Il faut une fonction achat outillée, moderne, compétente, professionnelle, mais aussi éthique, pour pouvoir appuyer, accompagner ces grands projets-là.
C’est ce qui justifie notre présence ici. Pour parler aux acteurs, aux bailleurs, pour leur dire qu’il faut dans leurs projets d’envergure, qu’ils prennent en compte cette dimension-là.
Qui doit-on former ici ? Les ingénieurs ?
Les ingénieurs sont des exécutants dans le processus. Derrière, il y a l’acheteur, qui aide dans la définition du besoin. Pour qu’un projet devienne réel, qu’il y ait un besoin. Ce besoin doit être défini. L’acheteur est là pour s’assurer qu’il soit dans les normes, il consulte le marché, pour savoir sourcer, trouver les bons fournisseurs.
Prenons un exemple. Il y a un marché public pour réhabiliter une route de 120 km. Quel est le rôle de l’acheteur, puisque le besoin a déjà été posé ?

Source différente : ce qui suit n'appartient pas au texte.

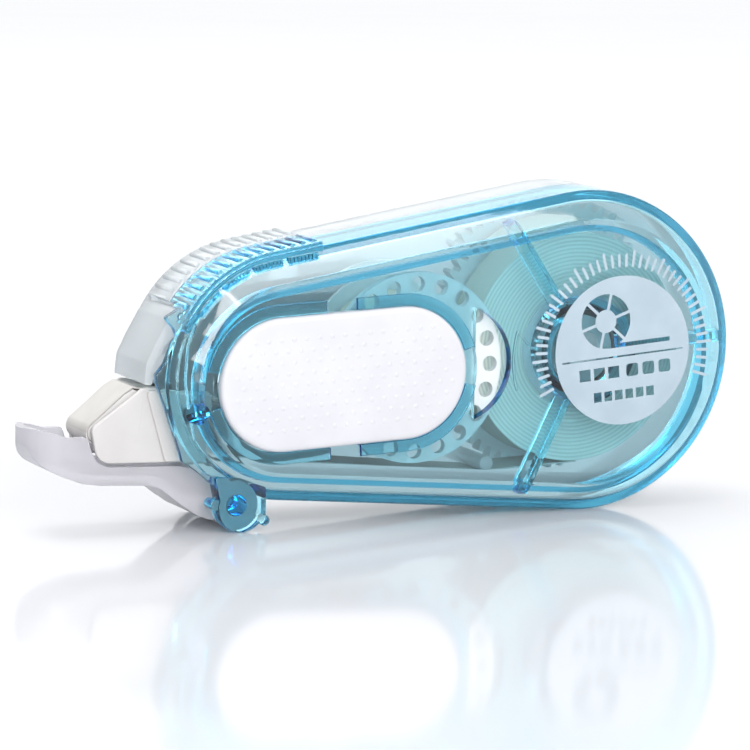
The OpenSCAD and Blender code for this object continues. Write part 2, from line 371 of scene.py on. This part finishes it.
def wound(name, centre, low, high, pitch_mm):
    """Side of a wound roll: fine rings around its axle, in a film colour."""
    mat, tree, shader, place = new_material(name)
    shift = tree.nodes.new("ShaderNodeMapping")
    shift.inputs["Location"].default_value = (-(centre.x + AXLE.x) * MM, 0, -(centre.y + AXLE.z) * MM)
    shift.inputs["Scale"].default_value = (1, 0, 1)
    tree.links.new(place, shift.inputs["Vector"])
    reach = tree.nodes.new("ShaderNodeVectorMath")
    reach.operation = "LENGTH"
    tree.links.new(shift.outputs["Vector"], reach.inputs[0])
    turns = tree.nodes.new("ShaderNodeMath")
    turns.operation = "MULTIPLY"
    turns.inputs[1].default_value = 2 * math.pi / (pitch_mm * MM)
    tree.links.new(reach.outputs["Value"], turns.inputs[0])
    wave = tree.nodes.new("ShaderNodeMath")
    wave.operation = "SINE"
    tree.links.new(turns.outputs["Value"], wave.inputs[0])
    rings = tree.nodes.new("ShaderNodeMapRange")
    rings.inputs["From Min"].default_value = -1
    tree.links.new(wave.outputs["Value"], rings.inputs["Value"])
    colour = ramp(tree, rings.outputs["Result"], [(0.1, low), (0.8, high)])
    tree.links.new(colour, shader.inputs["Base Color"])
    tree.links.new(spread(tree, noise(tree, place, 0.8), 0.42, 0.6), shader.inputs["Roughness"])
    bump(tree, shader, rings.outputs["Result"], 0.02, 0.5)
    return mat


TINTED = tinted_plastic("tinted_plastic_clear", 350)
TINTED_DEEP = tinted_plastic("tinted_plastic_thick", 1500)
FROSTED = milky_plastic("frosted_plastic_shell", (0.83, 0.87, 0.89), 0.74, 0.4, 30)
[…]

L’acheteur intervient sur toute la chaîne. Il va falloir faire l’état des lieux. Il va falloir définir ou redéfinir le cahier de charges, il va falloir connaître le marché. Il y a des aspects opérationnels et techniques. Il intervient sur toute la ligne. Si on ne l’implique pas, on va avoir des gens qui vont se débrouiller, qui vont certainement arriver à réaliser le projet, mais ça ne sera pas efficient. Arriver à la fin avec le moins de dépenses possibles, par exemple.